* Raw data

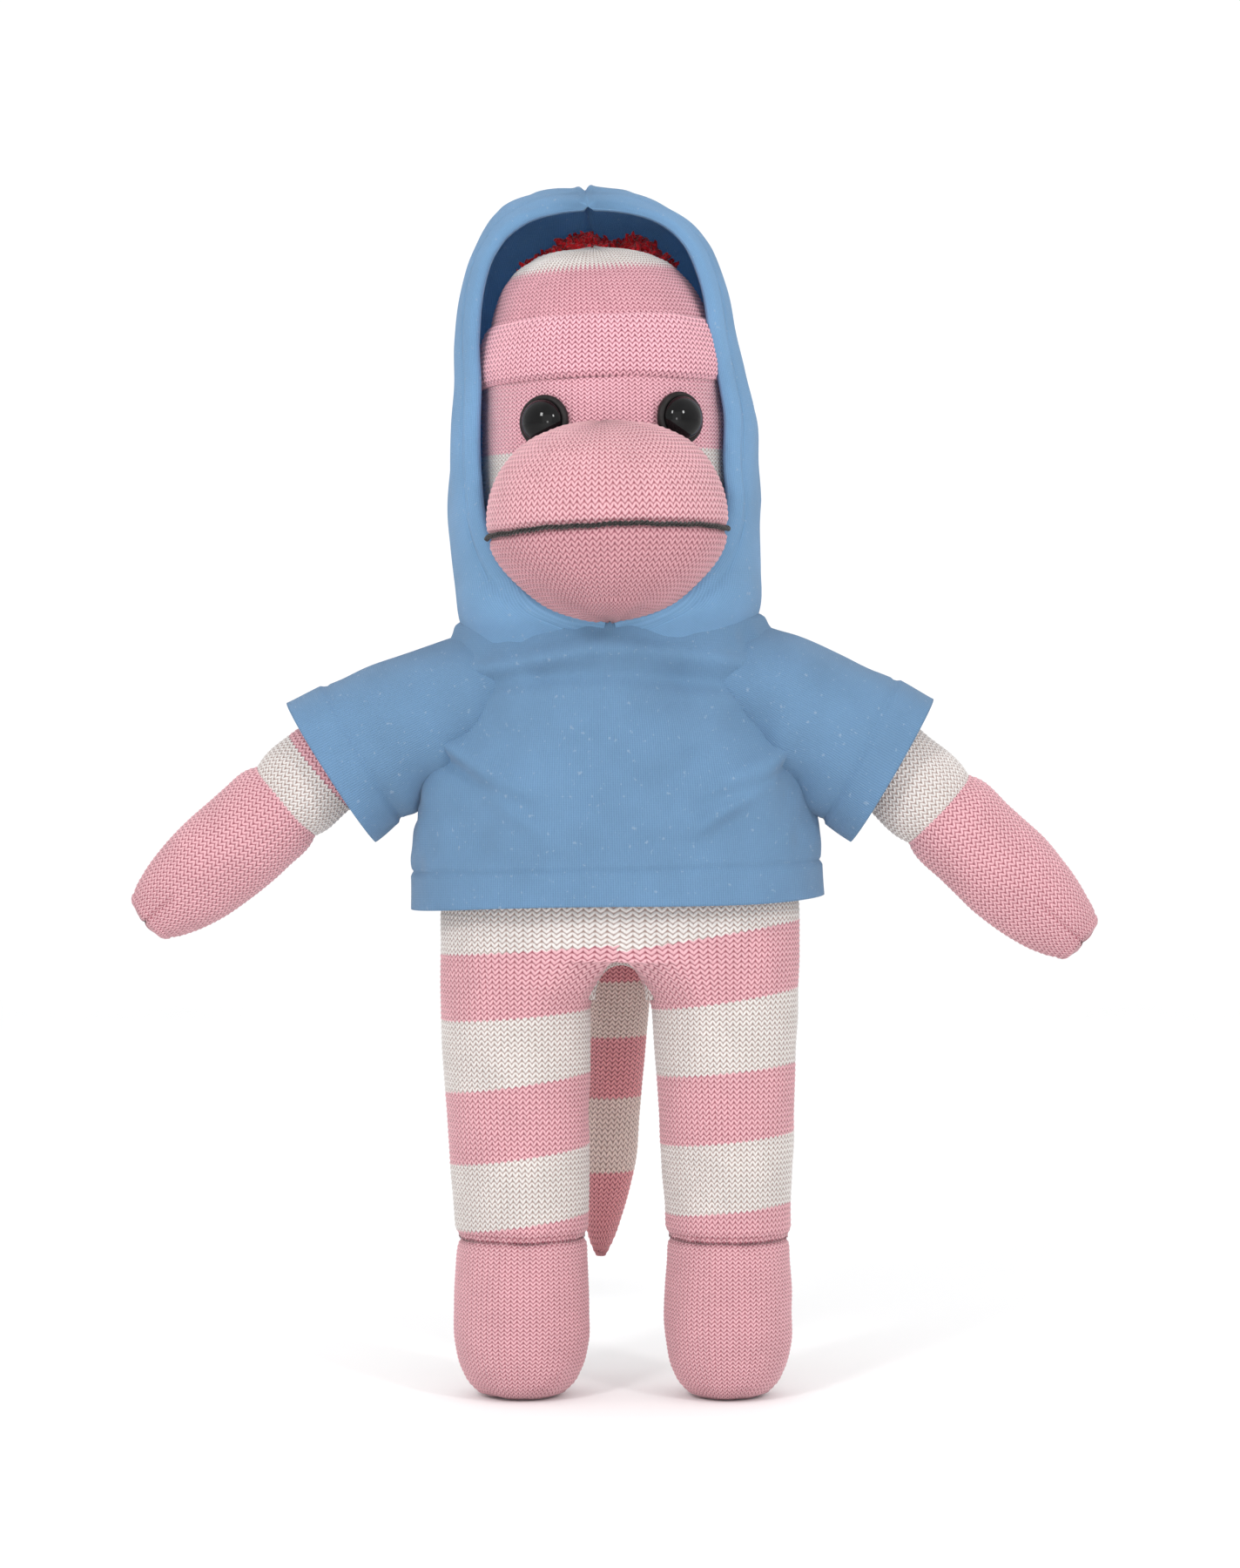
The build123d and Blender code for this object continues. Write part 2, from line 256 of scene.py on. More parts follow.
def recalculate(piece):
    """Makes all faces look outwards."""
    work = bmesh.new()
    work.from_mesh(piece.data)
    bmesh.ops.recalc_face_normals(work, faces=work.faces)
    work.to_mesh(piece.data)
    work.free()


def knit_grid(place, wales, length, seed, stripes=None, relief=RELIEF,
              steps=(WALE_STEPS, COURSE_STEPS)):
    """Stitched surface: place(angle share, length share) gives points; returns points, uv, stripe."""
    cols = wales * steps[0]
    courses = max(int(round(length / COURSE)), 1)
    rows = courses * steps[1] + 1
    u = np.arange(cols) / cols
    v = np.arange(rows) / (rows - 1)
    points = place(u[None, :] + np.zeros((rows, 1)), v[:, None] + np.zeros((1, cols)))
    normal = outward(points)
    wobble = 0.16 * noise_field(points.shape[:2], (max(courses // 6, 2), max(wales // 5, 4)), seed)
    uu = u[None, :] * wales + 0 * v[:, None]
    vv = v[:, None] * courses + 0 * u[None, :]
    height = stitch_height(uu, vv)
    points = points + normal * (relief * (height - 0.6) + wobble)[..., None]
    u_edge = np.arange(cols + 1)[None, :] / steps[0] + np.zeros((rows, 1))
    v_edge = np.arange(rows)[:, None] / steps[1] + np.zeros((1, cols + 1))
    mask = None
    if stripes is not None:
        a = np.abs(uu - np.floor(uu) - 0.5) * 2
        mask = smoothstep(-0.4, 0.4, stripes(points, uu, vv) + 0.5 * COURSE * (a - 0.5))
    return points, (u_edge, v_edge), mask


# ---------------------------------------------------------------- materials
class Shader:
    """A material's nodes, with arithmetic written as calls."""

    def __init__(self, name, rough, sheen=0.0):
        self.material = bpy.data.materials.new(name)
        self.material.use_nodes = True
        self.tree = self.material.node_tree
        self.bsdf = self.tree.nodes["Principled BSDF"]
        self.bsdf.inputs["Roughness"].default_value = rough
        self.bsdf.inputs["Specular IOR Level"].default_value = 0.25
        if sheen:
            self.bsdf.inputs["Sheen Weight"].default_value = sheen
            self.bsdf.inputs["Sheen Roughness"].default_value = 0.45

    def node(self, kind, **sockets):
        node = self.tree.nodes.new(kind)
        for name, value in sockets.items():
            self.put(node.inputs[name.replace("_", " ")], value)
        return node

    def put(self, socket, value):
        if isinstance(value, bpy.types.NodeSocket):
            self.tree.links.new(value, socket)
        else:
            socket.default_value = value

    def math(self, operation, a, b=0.0, c=None, clamp=False):
        node = self.tree.nodes.new("ShaderNodeMath")
        node.operation = operation
        node.use_clamp = clamp
        self.put(node.inputs[0], a)
        self.put(node.inputs[1], b)
        if c is not None:
            node.inputs[2].default_value = c
        return node.outputs[0]

    def ramp(self, value, low, high):
        """0 below low, 1 above high, smooth between."""
        node = self.tree.nodes.new("ShaderNodeMapRange")
        node.interpolation_type = "SMOOTHSTEP"
        self.put(node.inputs["Value"], value)
        node.inputs["From Min"].default_value = low
        node.inputs["From Max"].default_value = high
        return node.outputs["Result"]

    def mix(self, share, a, b):
        node = self.tree.nodes.new("ShaderNodeMix")
        node.data_type = "RGBA"
        self.put(node.inputs["Factor"], share)
        for socket, value in ((node.inputs[6], a), (node.inputs[7], b)):
            self.put(socket, value if isinstance(value, bpy.types.NodeSocket) else (*value, 1))
        return node.outputs[2]

    def scale_colour(self, colour, factor):
        node = self.tree.nodes.new("ShaderNodeMix")
        node.data_type = "RGBA"
        node.blend_type = "MULTIPLY"
        node.inputs["Factor"].default_value = 1.0
        self.put(node.inputs[6], colour)
        grey = self.node("ShaderNodeCombineColor", Red=factor, Green=factor, Blue=factor)
        self.put(node.inputs[7], grey.outputs[0])
        return node.outputs[2]

    def noise(self, scale, detail):
        node = self.tree.nodes.new("ShaderNodeTexNoise")
        node.inputs["Scale"].default_value = scale
        node.inputs["Detail"].default_value = detail
        self.put(node.inputs["Vector"], self.tree.nodes.new("ShaderNodeTexCoord").outputs["Object"])
        return node.outputs[0]

    def uv(self):
        node = self.tree.nodes.new("ShaderNodeUVMap")
        node.uv_map = "stitch"
        split = self.node("ShaderNodeSeparateXYZ", Vector=node.outputs[0])
        return split.outputs[0], split.outputs[1]

    def finish(self, colour, height, distance, strength=1.0):
        self.put(self.bsdf.inputs["Base Color"], colour)
        node = self.tree.nodes.new("ShaderNodeBump")
        node.inputs["Strength"].default_value = strength
        node.inputs["Distance"].default_value = distance
        self.put(node.inputs["Height"], height)
        self.put(self.bsdf.inputs["Normal"], node.outputs[0])
        return self.material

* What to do
Quote exactly the first line of the data and every line after it through the one holding "work.free()".

* Reply
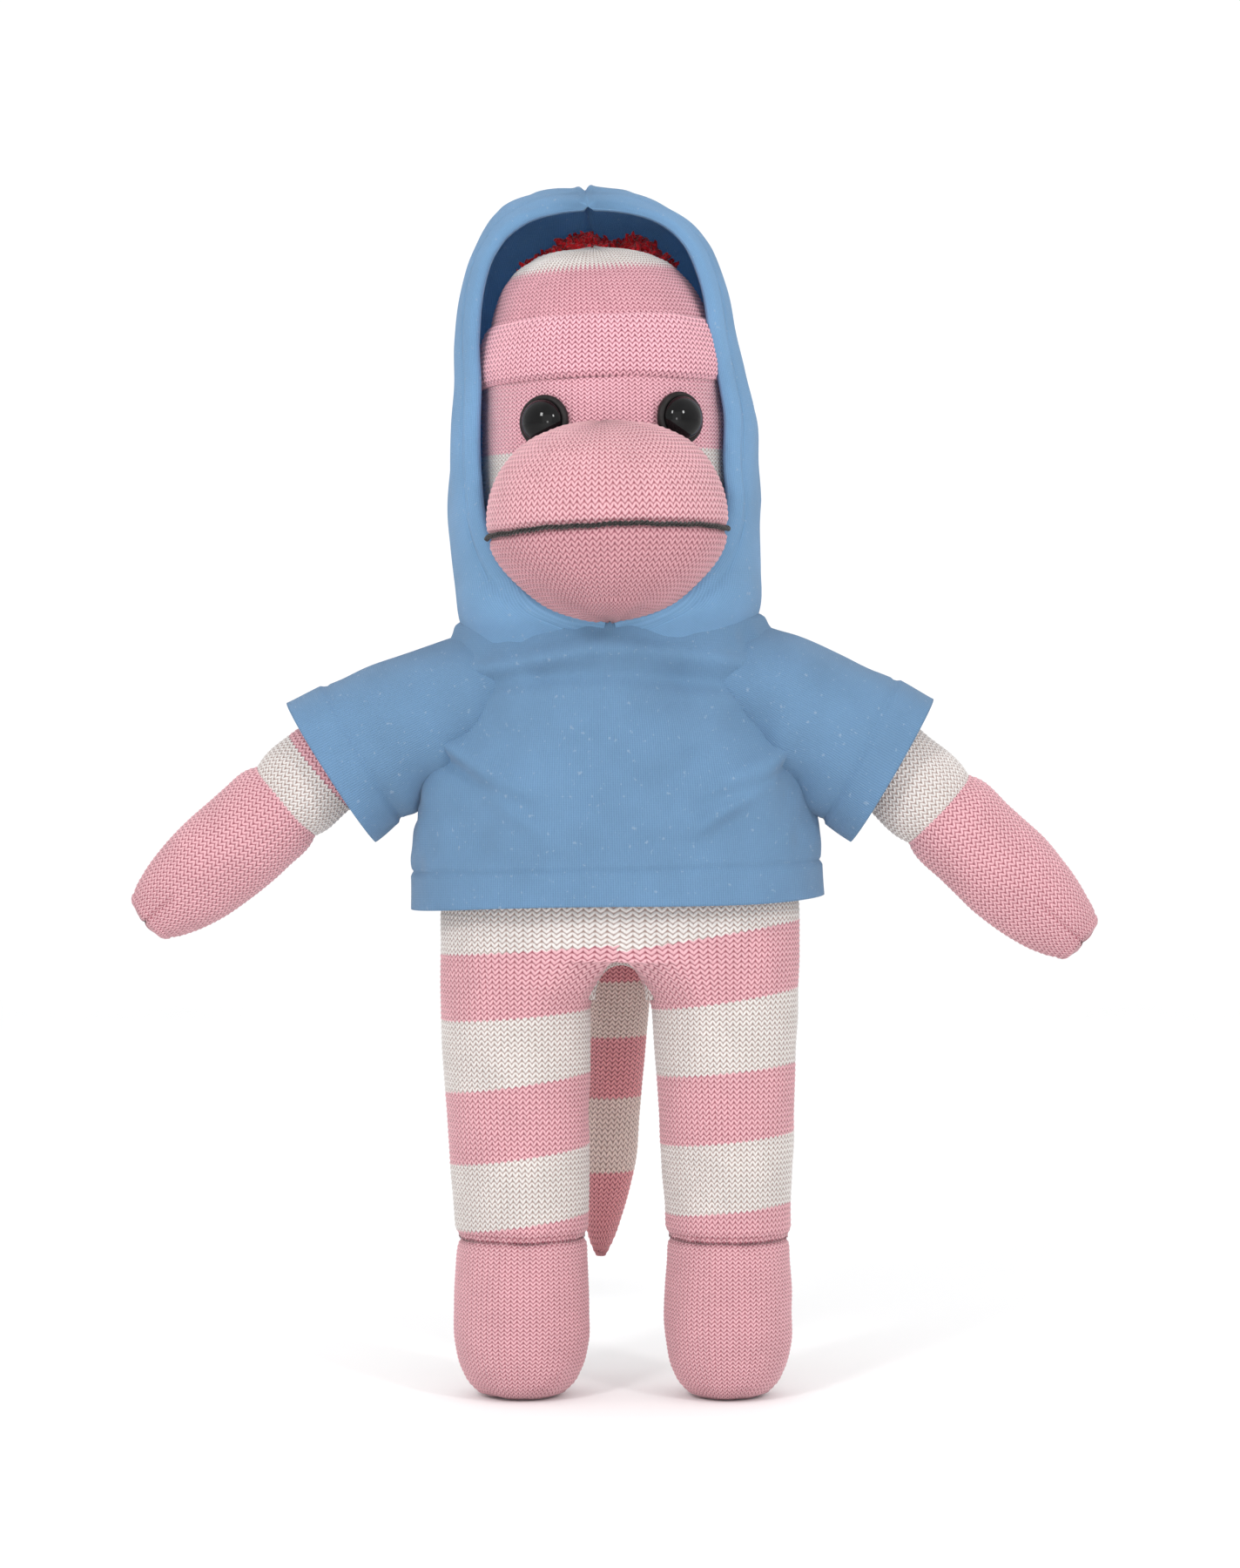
The build123d and Blender code for this object continues. Write part 2, from line 256 of scene.py on. More parts follow.
def recalculate(piece):
    """Makes all faces look outwards."""
    work = bmesh.new()
    work.from_mesh(piece.data)
    bmesh.ops.recalc_face_normals(work, faces=work.faces)
    work.to_mesh(piece.data)
    work.free()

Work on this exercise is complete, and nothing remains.